Manon Barbeau : L’envers du décor
La réalisatrice Manon Barbeau propose deux documentaires, l’un ténébreux, l’autre lumineux, explorant la face cachée de deux univers que tout oppose: la prison et la ruelle.
L’année 2004 aura été inspirante pour Manon Barbeau et son équipe – Philippe Lavalette à la direction photo, Marie-France Delagrave à la prise de son et la monteuse France Pilon -, qui signent deux documentaires humains et touchants dans lesquels ils tentent d’aller au-delà des idées préconçues.
S’inscrivant dans la suite naturelle, au dire de la cinéaste, des Enfants du Refus et de L’Armée de l’ombre, réalisé et scénarisé avec des jeunes de la rue, L’Amour en pen donne la parole à des hommes qui, outre le fait d’avoir braqué, séquestré ou tué, partagent un point commun: une grande histoire d’amour. Il y a d’abord André Houde qui parle de sa difficile relation avec son père, aujourd’hui disparu, puis Michel Brisson relatant comment une jeune fille a réussi à lui apprendre à apprécier la vie. Vient ensuite l’histoire de Stéphane et de son frère cadet, qui souhaite garder l’anonymat, pour qui le fait d’être ensemble leur fait oublier qu’ils sont privés de liberté. Plus incroyable encore, l’union de Stéphane Morin et de sa conjointe, une femme qu’il a fréquentée trois jours avant d’être incarcéré pour 18 ans à cause d’un vol à main armée. Amoureux depuis 15 ans, ils ont eu trois enfants; tous les deux mois, la famille se réunit dans un logement cousu de barbelés. Entrecoupés de scènes de la vie quotidienne derrière les barreaux, les témoignages livrés sur fond noir confèrent à l’ensemble un effet de lourdeur et d’austérité. Demeurent la sincérité et la simplicité des intervenants.

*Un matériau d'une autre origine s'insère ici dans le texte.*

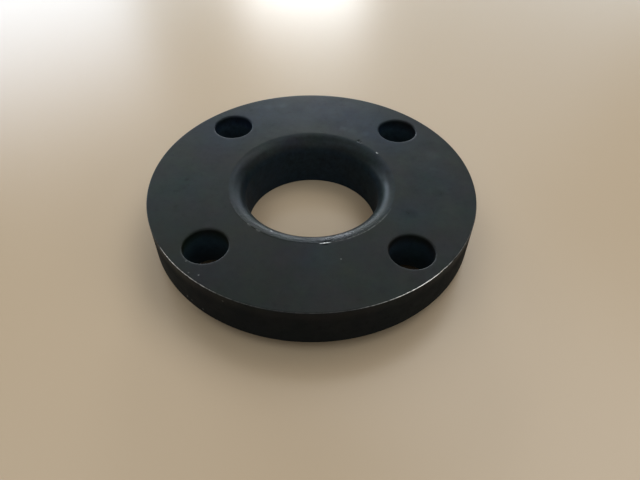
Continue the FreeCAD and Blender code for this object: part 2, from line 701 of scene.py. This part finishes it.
# %% The Finish class
class Finish:
    """A material in the making."""

    def __init__(self, name):
        self.material = bpy.data.materials.new(name)
        self.material.use_nodes = True
        self.tree = self.material.node_tree
        self.shader = self.tree.nodes["Principled BSDF"]

    def add(self, kind, settings=None, sockets=None, output=0):
        """Adds a node with its settings first, then its values and links, and returns one output."""
        node = self.tree.nodes.new(kind)
        for name, value in (settings or {}).items():
            setattr(node, name, value)
        for key, value in (sockets or {}).items():
            self.feed(node.inputs[key], value)
        return Wire(self, node.outputs[output])

    def feed(self, socket, value):
        """Links a Wire to the socket, or sets a plain value on it."""
        if isinstance(value, Wire):
            self.tree.links.new(value.socket, socket)
        else:
            socket.default_value = value

    def coat(self, **sockets):
        """Feeds the material's own shader. Underscores stand for the spaces in socket names."""
        for key, value in sockets.items():
            self.feed(self.shader.inputs[key.replace("_", " ")], value)

    def place(self):
        """The point of the surface, in the piece's own frame."""
        return self.add("ShaderNodeTexCoord", output="Object")

    def layer(self, name):
        """The number that the vertices hold under that name."""
        return self.add("ShaderNodeAttribute", {"attribute_name": name}, output="Fac")

    def cloud(self, place, size, detail=2.0, roughness=0.5, output=0):
        """Soft noise from 0 to 1, with patches about as wide as size. Its colour is three such noises."""
        sockets = {"Vector": place, "Scale": 1 / size, "Detail": detail, "Roughness": roughness}
        return self.add("ShaderNodeTexNoise", {"noise_dimensions": "3D"}, sockets, output)

    def step(self, value, start, end, low=0.0, high=1.0):
        """Rises smoothly from low to high while value goes from start to end."""
        settings = {"interpolation_type": "SMOOTHSTEP", "clamp": True}
        sockets = {"Value": value, "From Min": start, "From Max": end, "To Min": low, "To Max": high}
        return self.add("ShaderNodeMapRange", settings, sockets)

    def near(self, place, spot, inner, outer):
        """1 within inner of a spot, fading to 0 at outer."""
        away = self.vector("DISTANCE", {0: place, 1: spot}, output="Value")
        return self.step(away, inner, outer, 1.0, 0.0)

    def vector(self, operation, sockets, output=0):
        """Works on vectors or colours, channel by channel."""
        return self.add("ShaderNodeVectorMath", {"operation": operation}, sockets, output)

    def mix(self, share, first, second):
        """Goes from one vector to another by a share."""
        sockets = {0: share, 4: first, 5: second}
        return self.add("ShaderNodeMix", {"data_type": "VECTOR"}, sockets, output=1)

    def blend(self, share, first, second):
        """Mixes two colours. A plain colour is given as (red, green, blue)."""
        first = first if isinstance(first, Wire) else (*first, 1)
        second = second if isinstance(second, Wire) else (*second, 1)
        sockets = {0: share, 6: first, 7: second}
        return self.add("ShaderNodeMix", {"data_type": "RGBA"}, sockets, output=2)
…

À l’instar de Comptines, premier film de Barbeau, De mémoire de chat: les ruelles nous entraîne dans les ruelles de Montréal sur les traces de François Pilon, sympathique poseur de cordes à linge et témoin privilégié des petits bonheurs et malheurs de la faune – les chats comme les êtres humains – qu’il croise d’une cour à l’autre. Bien qu’elle aborde les problèmes des itinérants, de la toxicomanie et de la pauvreté, la réalisatrice préfère les ruelles ensoleillées aux ruelles mal famées. Ici, pas de récits de crimes ou d’histoires sordides, que la vie quotidienne des petites gens. De fait, ce pittoresque et charmant documentaire croque sur le vif des moments aussi magiques qu’ordinaires, telle cette altercation entre deux dames qui ne s’entendent pas sur la façon de nourrir les pigeons. Entrent également en scène Nicoletta Hazewinkel, une mystérieuse funambule qui marche sur les cordes à linge, Danny Raymond, qui discourt sur la vie en ramassant des seringues, et Étienne Lapointe, un enfant de Duplessis qui chante en latin en cherchant des trésors dans les poubelles. Se balançant entre la poésie et l’anthropologie, De mémoire de chat bénéficie de la présence de Bruno Lajeunesse, qui nous dévoile les secrets des 467 kilomètres de ruelles de Montréal. Un documentaire qui donne envie de délaisser les grandes artères et de refaire connaissance avec sa ville.